Si Mad Mel nous revient aujourd'hui par le biais d'un film de guerre reposant sur l'histoire vraie de Desmond Doss, premier objecteur de conscience à recevoir la médaille d'Honneur pour l'héroïsme insensé dont il fit preuve lors de la bataille d'Okinawa en mai 1945, il n'est animé ni par un esprit revanchard, ni par un besoin de rédemption. Les notions de foi et de sacrifice ainsi qu'un rapport très paradoxal à la violence la plus extrême continuent d'irriguer son cinéma comme ce fut le cas hier pour Braveheart ou La Passion du Christ. Les convictions inébranlables de son héros face à l'adversité, le martyr vécu comme une expérience spirituelle, la boucherie de scènes de combat au réalisme éprouvant, pas de doutes possibles, Tu Ne Tueras Point est bien un film de Mel Gibson, l'œuvre d'un artiste n'ayant nullement l'intention d'adoucir ou de rationnaliser son propos pour montre patte blanche. Radical un jour, radical toujours.

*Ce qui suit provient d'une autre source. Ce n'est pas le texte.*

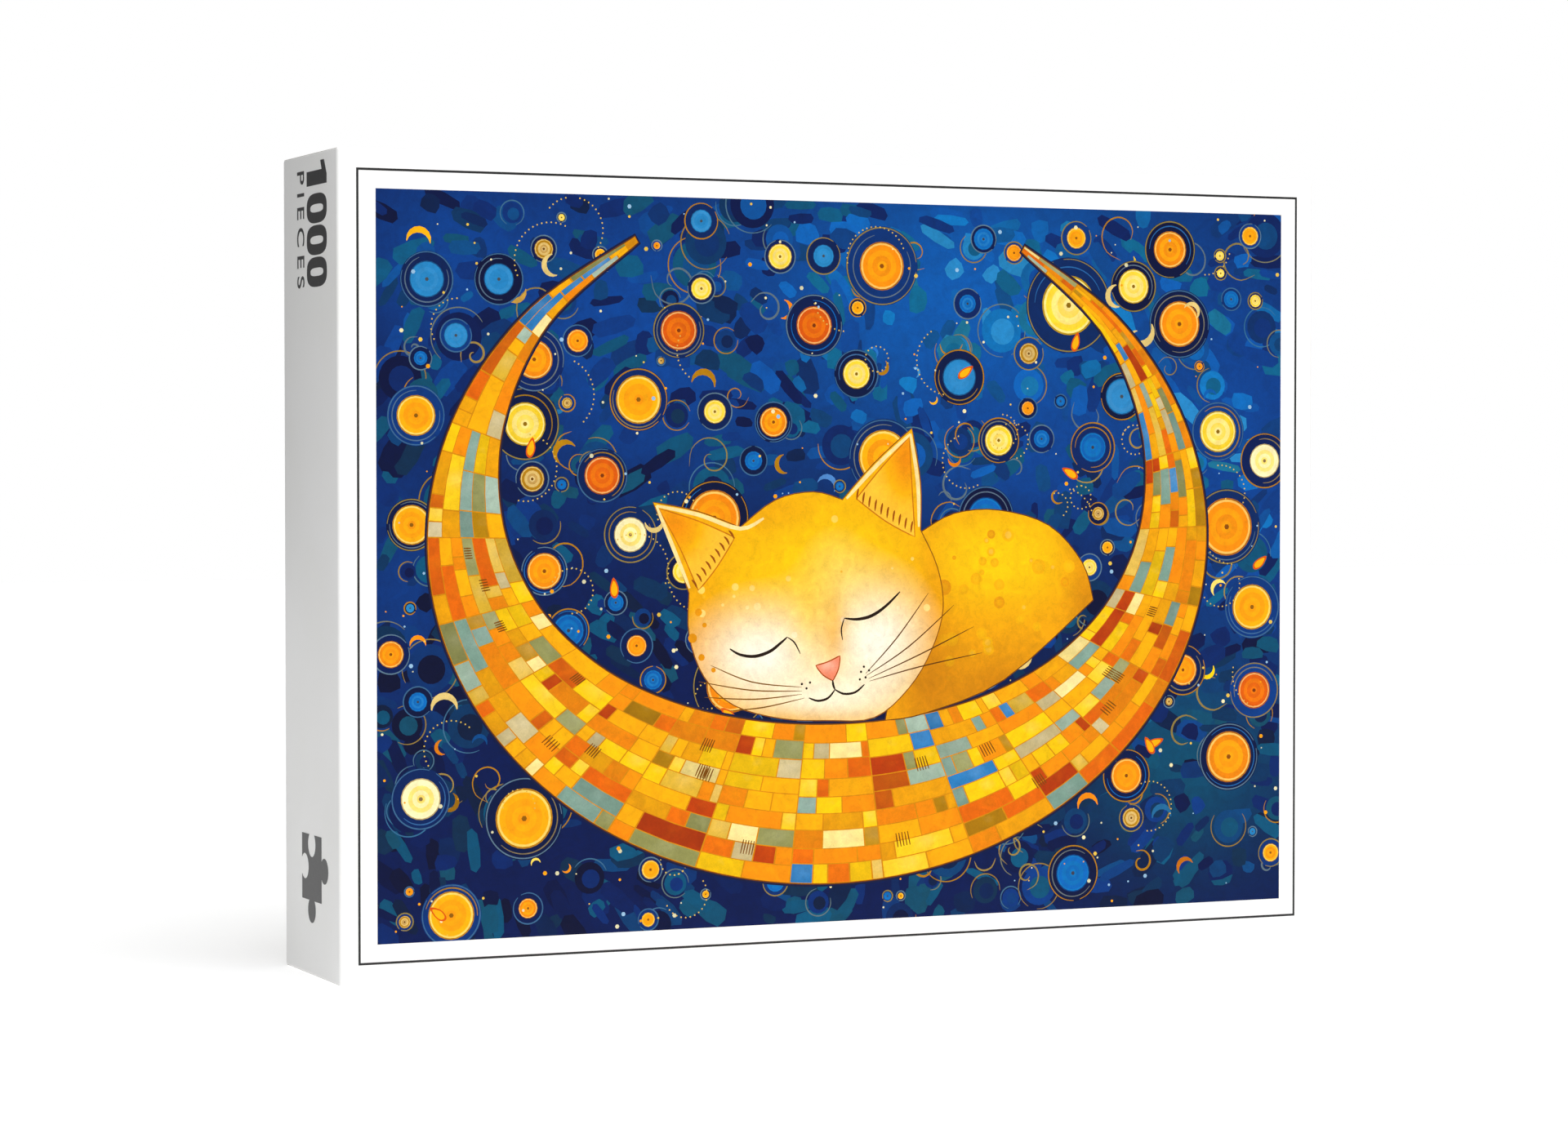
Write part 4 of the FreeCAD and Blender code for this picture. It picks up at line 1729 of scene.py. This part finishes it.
@dataclass
class LidPrint:
    """What is printed on the lid: the painting, its black keyline, and the count on both narrow sides."""

    painting_ink: bpy.types.Material
    black_ink: bpy.types.Material
    frame_inset: float = 6.0
    frame_line: float = 0.7
    painting_inset: float = 12.0
    digit_high: float = 20.4
    digit_pitch: float = 9.6
    digit_from_edge: float = 10.1
    digits_below_top: float = 2.6
    word: str = "PIECES"
    letter_weight: float = 0.09  # how much bolder the letters are than the plain typeface
    letter_space: float = 1.45
    word_high: float = 7.4
    word_long: float = 35.5
    word_from_edge: float = 33.2
    word_below_top: float = 5.0
    emblem_wide: float = 30.0
    emblem_above_bottom: float = 33.0
    low: Vector = field(init=False)
    high: Vector = field(init=False)

    def __post_init__(self) -> None:
        """Takes the lid's outside from the frame."""
        panel, left, right = (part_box(f"lid_wrap_{part}") for part in ("panel", "left", "right"))
        self.low = Vector((left[0].x, panel[0].y, 0))
        self.high = Vector((right[1].x, left[1].y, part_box("lid_wrap_top")[1].z))

    def onto_front(self) -> Matrix:
        """From millimetres on the front, x and z, to the frame."""
        turned = Matrix(((MM, 0, 0, 0), (0, 0, -MM, 0), (0, MM, 0, 0), (0, 0, 0, 1)))
        return Matrix.Translation((0, self.low.y, 0)) @ turned

    def onto_flank(self, flank: Flank) -> Matrix:
        """From millimetres on a narrow side to the frame.

        Its x runs down from the top edge, and its y back towards the edge that the digits' tops face.

        Args:
            flank: the narrow side.

        Returns:
            The matrix.
        """
        side = flank.value
        turned = Matrix(((0, 0, side * MM, 0), (0, side * MM, 0, 0), (-MM, 0, 0, 0), (0, 0, 0, 1)))
        edge_y = self.low.y if flank is Flank.LEFT else self.high.y
        edge_x = self.low.x if flank is Flank.LEFT else self.high.x
        return Matrix.Translation((edge_x, edge_y, self.high.z)) @ turned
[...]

Si les corps mutilés, carbonisés, dévastés et ravagés que filment Gibson avec une gourmandise parfois ambiguë renvoient aux saillies gores d'Il Faut Sauver le Soldat Ryan et de ses dérivés télévisuels (Band of Brothers et, surtout, The Pacific) en particulier et à l'ultra-violence d'une frange de la production américaine contemporaine en général, il ne s'agit en aucun cas d'un aveu de modernité de la part d'un cinéaste qui ancre définitivement son film dans le passé. Avec des références allant de King Vidor à Raoul Walsh et Samuel Fuller en passant par le bis guerrier italien (celui-là même que le Stallone de John Rambo revendiquait fièrement) et les emprunts stylistiques aux mentors de toujours, Richard Donner et George Miller, Mel Gibson navigue à contre-courant d'un cinéma populaire de plus en plus désincarné et tape à l'œil. A l'image, en fait, de son héros (formidable Andrew Garfield), désireux de servir son pays et de prendre l'uniforme mais refusant mordicus de brandir une arme et de tuer. Mais s'il est une influence qui transpire tout du long de Tu Ne Tueras Point, c'est bien celle d'un film que l'on cite trop peu, à savoir Windtalkers - Les Messagers du Vent. Défiguré dans sa version du cinéma (il faut se ruer le director's cut, seulement disponible en dvd zone 1), sacrifié au box-office et mis à l'écart par la critique, le superbe film de guerre de John Woo (catholique revendiquant sa foi avec autant de ferveur que Mel Gibson) était jusqu'à ce jour la plus intéressante tentative de mêler spiritualité, classicisme désuet et grand spectacle belliqueux sur les champs de bataille de la Seconde Guerre Mondiale. Outre le fait qu'ils posent tous les deux leurs caméras sur le front du Pacifique et que le score de Rupert Gregson-Williams sonnent souvent comme du James Horner, Gibson et Woo se rejoignent par le besoin de chercher l'homme derrière le soldat, le cœur qui bat chez les héros, la croyance qui préserve de la sauvagerie gratuite. Un regard à hauteur d'homme, naïf et extatique mais d'une sincérité indéniable, chaque film se vivant comme une prière. "Tu aimeras ton prochain comme toi-même", nous dit John Woo, héritier du Nouveau Testament. "Tu ne tueras point", nous dit Mel Gibson, plongeant dans l'Ancien. Je ne saurais que trop vous recommander un double programme.
Couvert de louanges par la critique, nominé un peu partout, couronné par un joli succès public (près de quatre fois sa mise initiale, très raisonnable, de 40 millions de dollars), d'aucuns voudrait voir en Tu Ne Tueras Point le retour de Mel Gibson. Il n'était pas parti. Il était toujours là. Vous aviez seulement décidé de détourner votre regard de ce grand écorché vif.